I was born and raised in Toronto, and retuned to the city in 1987 after living in the United States for the better part of sixteen years. Since I've been back, I've had nine novels published. But The Placebo Effect is the first time I’ve written about my hometown. And I didn’t find it all that easy. Toronto is a city where more than 50% of its citizens were not born in the country. Sometimes there’s “ just no there, there” – to quote Ms. Stein. But that’s not necessarily a bad thing. Toronto is in motion – it’s in the swirling, anarchic process of becoming. And because of that there’s an excitement but also as Decker in the novel sees “there are holes in the tapestry of its growth. Holes through which a person can fall.”
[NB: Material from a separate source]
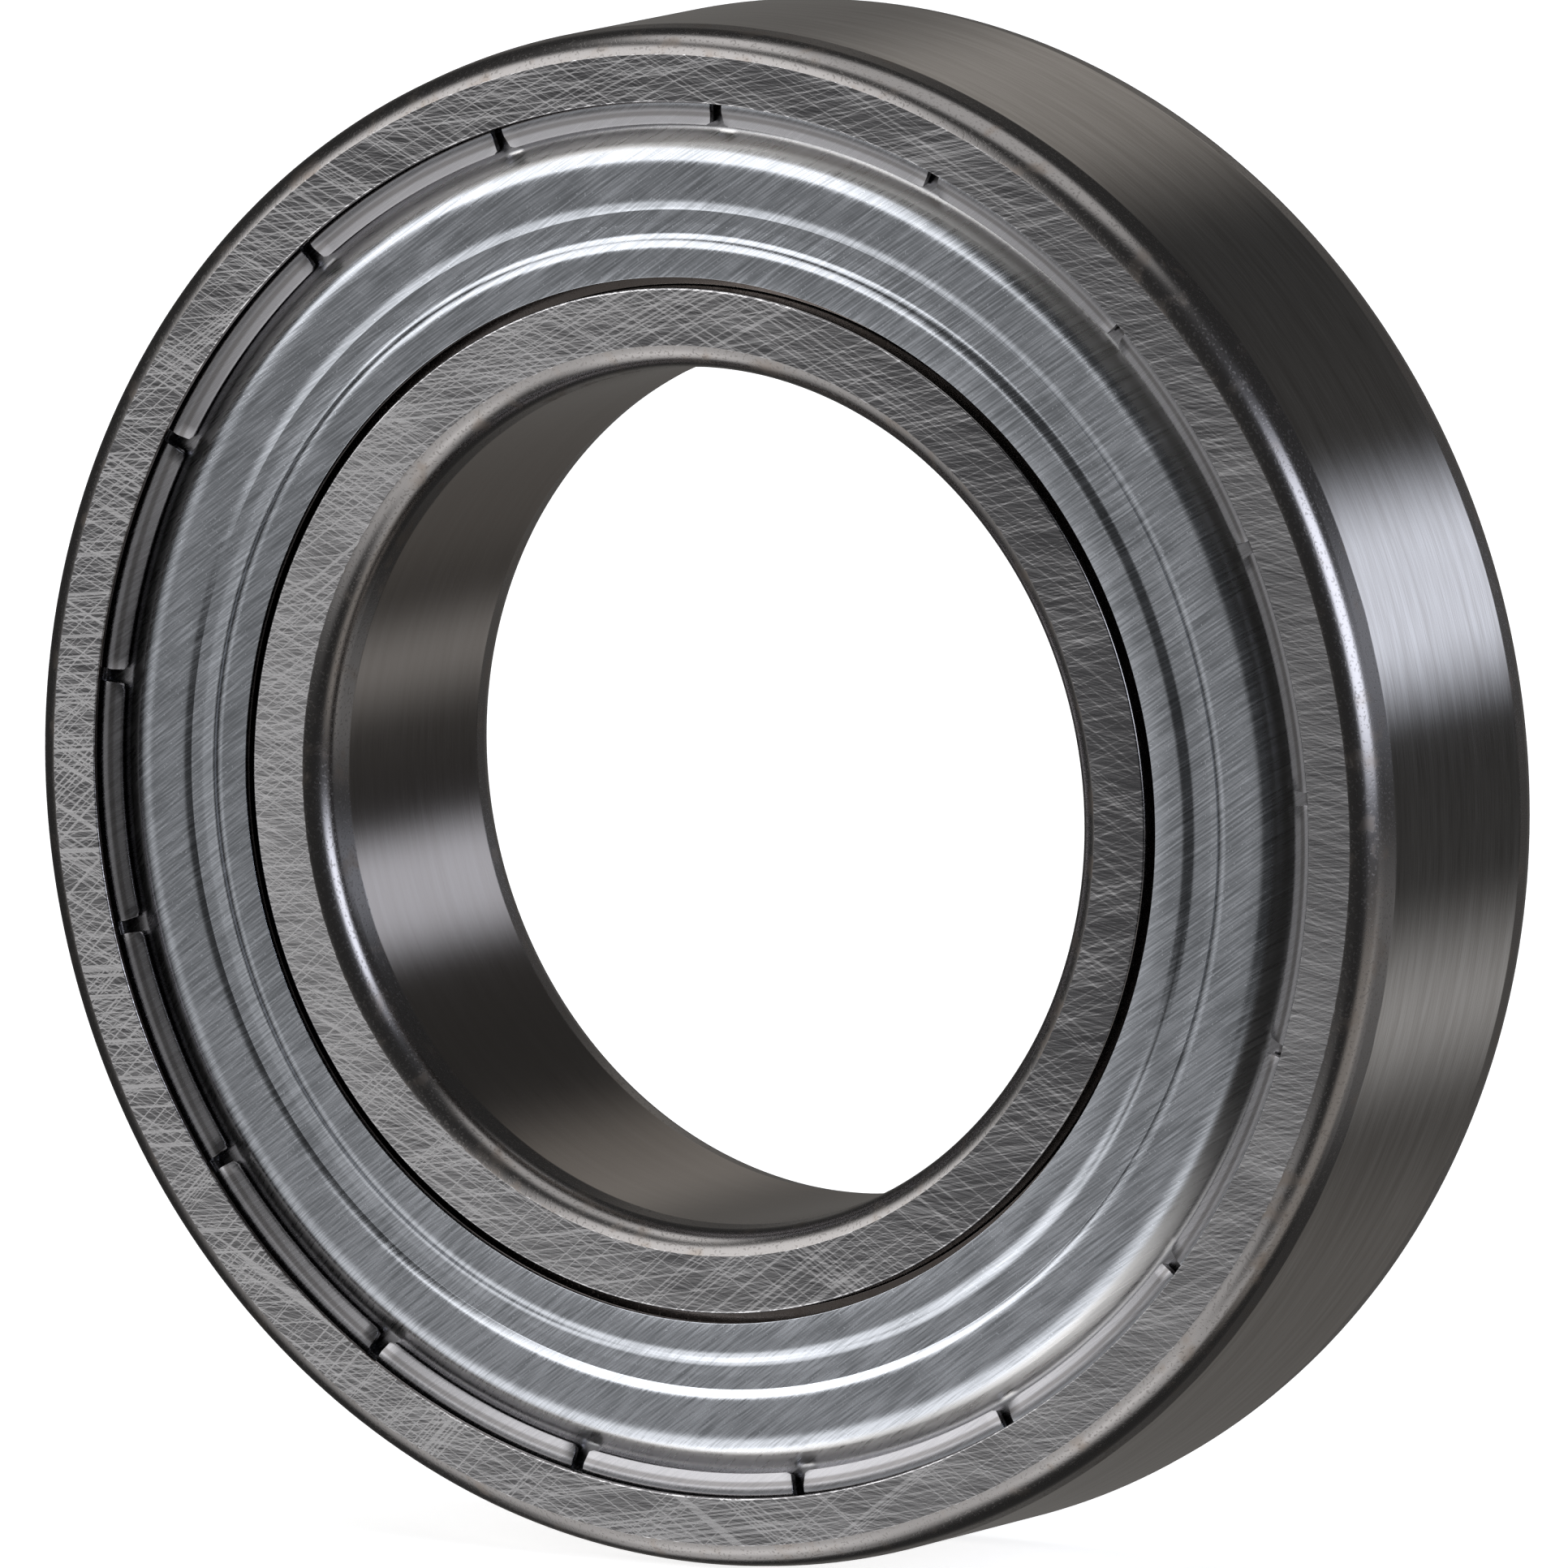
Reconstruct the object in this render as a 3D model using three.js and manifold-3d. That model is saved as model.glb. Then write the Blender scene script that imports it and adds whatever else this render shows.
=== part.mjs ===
// Shielded deep groove ball bearing, 50 x 90 x 20 mm.
//
// Units are millimetres. The bearing's axis lies along Y, its front face looks towards -Y,
// Z is up, and the origin is the centre of the bearing. Radii are measured from the axis.

import * as THREE from 'three';
import * as BufferGeometryUtils from 'three/addons/utils/BufferGeometryUtils.js';
import Module from 'manifold-3d';

const wasm = await Module();
wasm.setup();

// Boundary dimensions.
const BORE_RADIUS = 25;
const OUTER_RADIUS = 45;
const HALF_WIDTH = 10;

// Rolling elements.
const BALL_COUNT = 10;
const BALL_RADIUS = 6.35;
const PITCH_RADIUS = 35;
const BALL_GAP = 0.3;

// Edges of the rings: a corner that leans into the ground cylinder.
const CORNER_RADIAL = 1.55;
const CORNER_AXIAL = 1.2;
const LEAD_RADIAL = 0.15;
const LEAD_AXIAL = 2.7;

// Outer ring.
const OUTER_SHOULDER_RADIUS = 38.9;
const OUTER_LIP_RADIUS = 40.7;
const SHIELD_GROOVE_RADIUS = 41.9;
const SHIELD_SEAT_DEPTH = 2.4;
const SHIELD_GROOVE_TOP = 0.6;
const LIP_DEPTH = 0.3;

// Inner ring.
const INNER_SHOULDER_RADIUS = 31.25;
const INNER_FACE_RADIUS = 29.9;
const INNER_STEP_DEPTH = 1.7;

// Shields: pressed sheet, with its rim curled outwards into the outer ring's groove.
const SHEET = 0.45;
const SHIELD_INNER_RADIUS = 30.5;
const CURL_CENTRE_RADIUS = 40.75;
const CURL_RADIUS = 0.525;
const CURL_DEPTH = 1.35;
const TAB_EDGE_RADIUS = 39.4;
const TAB_EDGE_DEPTH = 1.1;

// Cage: two pressed ribbons with a round pocket for each ball, riveted between the balls.
const CAGE_INNER_RADIUS = 32.6;
const CAGE_OUTER_RADIUS = 37.4;
const CAGE_THICKNESS = 0.85;
const CAGE_JOINT_GAP = 0.15;
const POCKET_RADIUS = BALL_RADIUS + BALL_GAP;
const POCKET_STEPS = 8;
const RIVET_RADIUS = 1.1;
const RIVET_HOLE_RADIUS = 1.4;
const RIVET_HEAD_RADIUS = 1.9;
const RIVET_HEAD_HEIGHT = 0.8;
const RIVET_HEAD_GAP = 0.3;

// Facets.
const RING_STEPS = 40;
const RACEWAY_HALF_STEPS = 4;
const CURL_STEPS = 4;
const BALL_STEPS = 12;
const BALL_RINGS = 8;
const RIVET_STEPS = 8;

const BALL_ANGLE = 2 * Math.PI / BALL_COUNT;

const ringSteel = { color: 0x6b6765, roughness: 0.32, metalness: 1 };
const shieldSteel = { color: 0x84898a, roughness: 0.38, metalness: 1 };
const cageSteel = { color: 0x8f8c86, roughness: 0.45, metalness: 1 };
const ballSteel = { color: 0xb4b4b6, roughness: 0.12, metalness: 1 };
const rivetSteel = { color: 0x9a968e, roughness: 0.4, metalness: 1 };

function finish(look) {
  return new THREE.MeshStandardMaterial(look);
}

// A point of a ring's section: its radius, and its distance along the axis.
function at(radius, y) {
  return new THREE.Vector2(radius, y);
}

// Mirrors a half section, drawn on the front side of the mid plane, to the rear side. The mirrored
// points come in reverse order, so the two halves make one closed outline.
function mirrored(half) {
  const rear = half.map((point) => at(point.x, -point.y)).reverse();
  return half.concat(rear);
}

// Turns a closed section about Y into a ring.
function turned(outline) {
  return new THREE.LatheGeometry(outline.concat([outline[0].clone()]), RING_STEPS);
}

// The front half of a raceway's section: an arc about the ball's centre, from near the middle of
// the raceway to its shoulder. Side is 1 on the outer ring and -1 on the inner ring.
function racewayHalf(shoulderRadius, side) {
  const sweep = Math.acos(Math.abs(shoulderRadius - PITCH_RADIUS) / POCKET_RADIUS);
  const points = [];
  for (let step = 0; step < RACEWAY_HALF_STEPS; step += 1) {
    const angle = sweep * (step + 0.5) / (RACEWAY_HALF_STEPS - 0.5);
    const radius = PITCH_RADIUS + side * POCKET_RADIUS * Math.cos(angle);
    points.push(at(radius, -POCKET_RADIUS * Math.sin(angle)));
  }
  return points;
}

function outerRing() {
  const face = -HALF_WIDTH;
  const seat = face + SHIELD_SEAT_DEPTH;
  const half = [
    ...racewayHalf(OUTER_SHOULDER_RADIUS, 1),
    at(OUTER_SHOULDER_RADIUS, seat),
    at(SHIELD_GROOVE_RADIUS, seat),
    at(SHIELD_GROOVE_RADIUS, face + SHIELD_GROOVE_TOP),
    at(OUTER_LIP_RADIUS, face + LIP_DEPTH),
    at(OUTER_LIP_RADIUS, face),
    at(OUTER_RADIUS - CORNER_RADIAL, face),
    at(OUTER_RADIUS - LEAD_RADIAL, face + CORNER_AXIAL),
    at(OUTER_RADIUS, face + LEAD_AXIAL),
  ];
  return turned(mirrored(half));
}

function innerRing() {
  const face = -HALF_WIDTH;
  const half = [
    ...racewayHalf(INNER_SHOULDER_RADIUS, -1),
    at(INNER_SHOULDER_RADIUS, face + INNER_STEP_DEPTH),
    at(INNER_FACE_RADIUS, face + INNER_STEP_DEPTH),
    at(INNER_FACE_RADIUS, face),
    at(BORE_RADIUS + CORNER_RADIAL, face),
    at(BORE_RADIUS + LEAD_RADIAL, face + CORNER_AXIAL),
    at(BORE_RADIUS, face + LEAD_AXIAL),
  ];
  return turned(mirrored(half).reverse());
}

// The curled rim of a shield: half a turn from the flange, round the groove, back to the tabs.
function rimCurl() {
  const points = [];
  for (let step = 0; step <= CURL_STEPS; step += 1) {
    const angle = Math.PI * (0.5 - step / CURL_STEPS);
    const radius = CURL_CENTRE_RADIUS + CURL_RADIUS * Math.cos(angle);
    points.push([radius, CURL_DEPTH + CURL_RADIUS * Math.sin(angle)]);
  }
  return points;
}

// The middle of the shield's sheet as radius and depth below the ring faces: a flat lip at the
// bore, a shallow channel, the broad land, the wall down to the flange, and the curled rim.
function shieldLine() {
  return [
    [SHIELD_INNER_RADIUS, 0.375],
    [32.4, 0.375],
    [32.8, 0.615],
    [34.5, 0.675],
    [35.1, 0.525],
    [37.2, 0.475],
    [37.7, 0.8],
    [38.7, 1.75],
    [39.2, CURL_DEPTH + CURL_RADIUS],
    ...rimCurl(),
    [TAB_EDGE_RADIUS, TAB_EDGE_DEPTH],
  ];
}

// Moves a line sideways by a distance, with a mitre at each corner.
function offsetLine(line, distance) {
  return line.map((point, index) => {
    const before = line[Math.max(index - 1, 0)];
    const after = line[Math.min(index + 1, line.length - 1)];
    const arrive = new THREE.Vector2().subVectors(point, before).normalize();
    const leave = new THREE.Vector2().subVectors(after, point).normalize();
    const along = arrive.clone().add(leave).normalize();
    const turn = Math.max(along.dot(arrive), along.dot(leave));
    return at(point.x - along.y * distance / turn, point.y + along.x * distance / turn);
  });
}

// Side is -1 for the front shield and 1 for the rear one.
function shield(side) {
  const middle = shieldLine().map(([radius, depth]) => at(radius, depth - HALF_WIDTH));
  const outside = offsetLine(middle, -SHEET / 2);
  const inside = offsetLine(middle, SHEET / 2);
  const section = outside.concat(inside.reverse());
  if (side < 0) {
    return turned(section);
  }
  return turned(section.map((point) => at(point.x, -point.y)).reverse());
}

function ball() {
  return new THREE.SphereGeometry(BALL_RADIUS, BALL_STEPS, BALL_RINGS);
}

// One pitch of the front cage ribbon, as pairs of points in the (arc angle, y) plane: the first of
// a pair faces the balls, the second faces away from them.
function ribbonPitch() {
  const innerStart = Math.asin(CAGE_JOINT_GAP / POCKET_RADIUS);
  const backRadius = POCKET_RADIUS + CAGE_THICKNESS;
  const backStart = Math.asin((CAGE_JOINT_GAP + CAGE_THICKNESS) / backRadius);
  const pairs = [];
  for (let step = 0; step <= POCKET_STEPS; step += 1) {
    const part = step / POCKET_STEPS;
    const near = innerStart + part * (Math.PI - 2 * innerStart);
    const back = backStart + part * (Math.PI - 2 * backStart);
    pairs.push([
      { along: -POCKET_RADIUS * Math.cos(near) / PITCH_RADIUS, y: -POCKET_RADIUS * Math.sin(near) },
      { along: -backRadius * Math.cos(back) / PITCH_RADIUS, y: -backRadius * Math.sin(back) },
    ]);
  }
  return pairs;
}

function ringPoint(radius, angle, y) {
  return [radius * Math.cos(angle), y, radius * Math.sin(angle)];
}

// The ribbon goes round through every pocket. Each station has four corners: near and back of the
// sheet, at the inner and the outer edge.
function cageRibbon() {
  const positions = [];
  for (let pocket = 0; pocket < BALL_COUNT; pocket += 1) {
    for (const [near, back] of ribbonPitch()) {
      const centre = pocket * BALL_ANGLE;
      positions.push(
        ...ringPoint(CAGE_INNER_RADIUS, centre + near.along, near.y),
        ...ringPoint(CAGE_OUTER_RADIUS, centre + near.along, near.y),
        ...ringPoint(CAGE_OUTER_RADIUS, centre + back.along, back.y),
        ...ringPoint(CAGE_INNER_RADIUS, centre + back.along, back.y),
      );
    }
  }
  const stations = positions.length / 12;
  const index = [];
  for (let station = 0; station < stations; station += 1) {
    const here = station * 4;
    const next = (station + 1) % stations * 4;
    for (let corner = 0; corner < 4; corner += 1) {
      const across = (corner + 1) % 4;
      index.push(here + corner, next + across, here + across);
      index.push(here + corner, next + corner, next + across);
    }
  }
  const geometry = new THREE.BufferGeometry();
  geometry.setAttribute('position', new THREE.Float32BufferAttribute(positions, 3));
  geometry.setIndex(index);
  return geometry;
}

function toSolid(geometry) {
  const bare = geometry.clone();
  bare.deleteAttribute('normal');
  bare.deleteAttribute('uv');
  const merged = BufferGeometryUtils.mergeVertices(bare, 1e-4);
  return new wasm.Manifold(new wasm.Mesh({
    numProp: 3,
    vertProperties: new Float32Array(merged.attributes.position.array),
    triVerts: new Uint32Array(merged.index.array),
  }));
}

function toGeometry(solid) {
  const mesh = solid.getMesh();
  const geometry = new THREE.BufferGeometry();
  geometry.setAttribute('position', new THREE.BufferAttribute(mesh.vertProperties, 3));
  geometry.setIndex(new THREE.BufferAttribute(mesh.triVerts, 1));
  geometry.computeVertexNormals();
  return geometry;
}

// The angle of the rivet between one ball and the next.
function rivetAngle(index) {
  return (index + 0.5) * BALL_ANGLE;
}

// The front half of the cage, with a hole for each rivet.
function frontCageHalf() {
  let half = toSolid(cageRibbon());
  for (let index = 0; index < BALL_COUNT; index += 1) {
    const drill = 4 * CAGE_THICKNESS;
    const hole = new THREE.CylinderGeometry(RIVET_HOLE_RADIUS, RIVET_HOLE_RADIUS, drill, RIVET_STEPS);
    hole.translate(...ringPoint(PITCH_RADIUS, rivetAngle(index), -CAGE_THICKNESS / 2));
    half = half.subtract(toSolid(hole));
  }
  return toGeometry(half);
}

// A rivet along Y: a shank with a low round head at each end.
function rivet() {
  const seat = CAGE_JOINT_GAP + CAGE_THICKNESS + RIVET_HEAD_GAP;
  const crown = seat + RIVET_HEAD_HEIGHT;
  const outline = [
    at(0, -crown),
    at(RIVET_HEAD_RADIUS / 2, -crown),
    at(RIVET_HEAD_RADIUS, -seat),
    at(RIVET_RADIUS, -seat),
    at(RIVET_RADIUS, seat),
    at(RIVET_HEAD_RADIUS, seat),
    at(RIVET_HEAD_RADIUS / 2, crown),
    at(0, crown),
  ];
  return new THREE.LatheGeometry(outline, RIVET_STEPS);
}

const group = new THREE.Group();

function add(name, geometry, look, place = [0, 0, 0]) {
  const mesh = new THREE.Mesh(geometry, finish(look));
  mesh.name = name;
  mesh.position.set(...place);
  group.add(mesh);
  return mesh;
}

function numbered(name, index) {
  return `${name}_${String(index + 1).padStart(2, '0')}`;
}

add('outer_ring', outerRing(), ringSteel);
add('inner_ring', innerRing(), ringSteel);
add('front_shield', shield(-1), shieldSteel);
add('rear_shield', shield(1), shieldSteel);

const cageHalf = frontCageHalf();
add('cage_half_front', cageHalf, cageSteel);
add('cage_half_rear', cageHalf, cageSteel).rotation.x = Math.PI;

for (let index = 0; index < BALL_COUNT; index += 1) {
  add(numbered('cage_rivet', index), rivet(), rivetSteel, ringPoint(PITCH_RADIUS, rivetAngle(index), 0));
}
for (let index = 0; index < BALL_COUNT; index += 1) {
  add(numbered('ball', index), ball(), ballSteel, ringPoint(PITCH_RADIUS, index * BALL_ANGLE, 0));
}

export default group;
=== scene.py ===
"""Shielded deep groove ball bearing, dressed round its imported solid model.

The bearing's axis lies along Y, its front face looks towards -Y and Z is up. Blender's lengths
are metres. Sections and finishes are written in millimetres and scaled by MM.
"""
import math

import bmesh
import bpy
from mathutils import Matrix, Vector


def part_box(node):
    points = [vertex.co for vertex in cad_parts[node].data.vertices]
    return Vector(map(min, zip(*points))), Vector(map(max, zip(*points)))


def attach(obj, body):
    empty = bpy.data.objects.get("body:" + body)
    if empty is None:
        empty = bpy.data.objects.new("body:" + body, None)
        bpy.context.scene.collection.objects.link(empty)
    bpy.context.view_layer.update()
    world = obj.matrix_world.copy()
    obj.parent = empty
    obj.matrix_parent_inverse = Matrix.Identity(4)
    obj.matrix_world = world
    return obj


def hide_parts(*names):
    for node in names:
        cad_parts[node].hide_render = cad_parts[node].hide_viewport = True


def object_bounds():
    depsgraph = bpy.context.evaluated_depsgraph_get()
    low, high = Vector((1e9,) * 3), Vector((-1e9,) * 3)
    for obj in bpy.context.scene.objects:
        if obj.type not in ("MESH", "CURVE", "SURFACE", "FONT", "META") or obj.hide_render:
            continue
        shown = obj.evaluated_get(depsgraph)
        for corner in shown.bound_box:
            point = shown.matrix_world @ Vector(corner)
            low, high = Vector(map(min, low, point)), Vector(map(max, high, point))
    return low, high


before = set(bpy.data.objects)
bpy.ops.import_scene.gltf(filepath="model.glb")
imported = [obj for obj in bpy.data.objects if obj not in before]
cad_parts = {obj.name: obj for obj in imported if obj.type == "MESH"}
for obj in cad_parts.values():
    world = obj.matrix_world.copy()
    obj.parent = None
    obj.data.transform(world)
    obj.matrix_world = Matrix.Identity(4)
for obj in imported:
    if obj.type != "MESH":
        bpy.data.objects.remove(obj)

cad_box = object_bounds()


# ---------------------------------------------------------------------------------------------
# Outer ring: through-hardened bearing steel, turned all over, then ground on the outside, the
# side faces and the raceway. Its corners, the slight lead behind them and the grooves that hold
# the shields stay as turned and hardened. It stands still in its housing.
# ---------------------------------------------------------------------------------------------
MM = 0.001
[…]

I didn’t include all of Toronto in my thinking about The Placebo Effect – rather I only really included the part of Toronto that I’ve lived in since I returned – the Junction. And what a wacky part of the world it is! Originally set up to support the huge slaughter houses on St. Clair Avenue (when we first moved in ‘hotdog Tuesday’ stunk the place to high heaven) it was an area filled with houses built by the bosses for their workers, was dry (mustn’t have drunk workers working with sharp knives) and more churches per square foot than anywhere I’ve ever seen.
And it was the churches that first caught my attention – and became the centre of Decker’s concern in the novel. Why so many churches? Why here? Why of so many denominations side by side? Why would the bosses spend their money on such gaudy structures, how profoundly un-Toronto?
Decker sees the Junction – sees the churches - and comes to the conclusion that they are here to prevent an evil from re-appearing. What evil he’s not sure – but he senses its existence when he walks the streets – and feels the Junction “hunch around him in the cold.”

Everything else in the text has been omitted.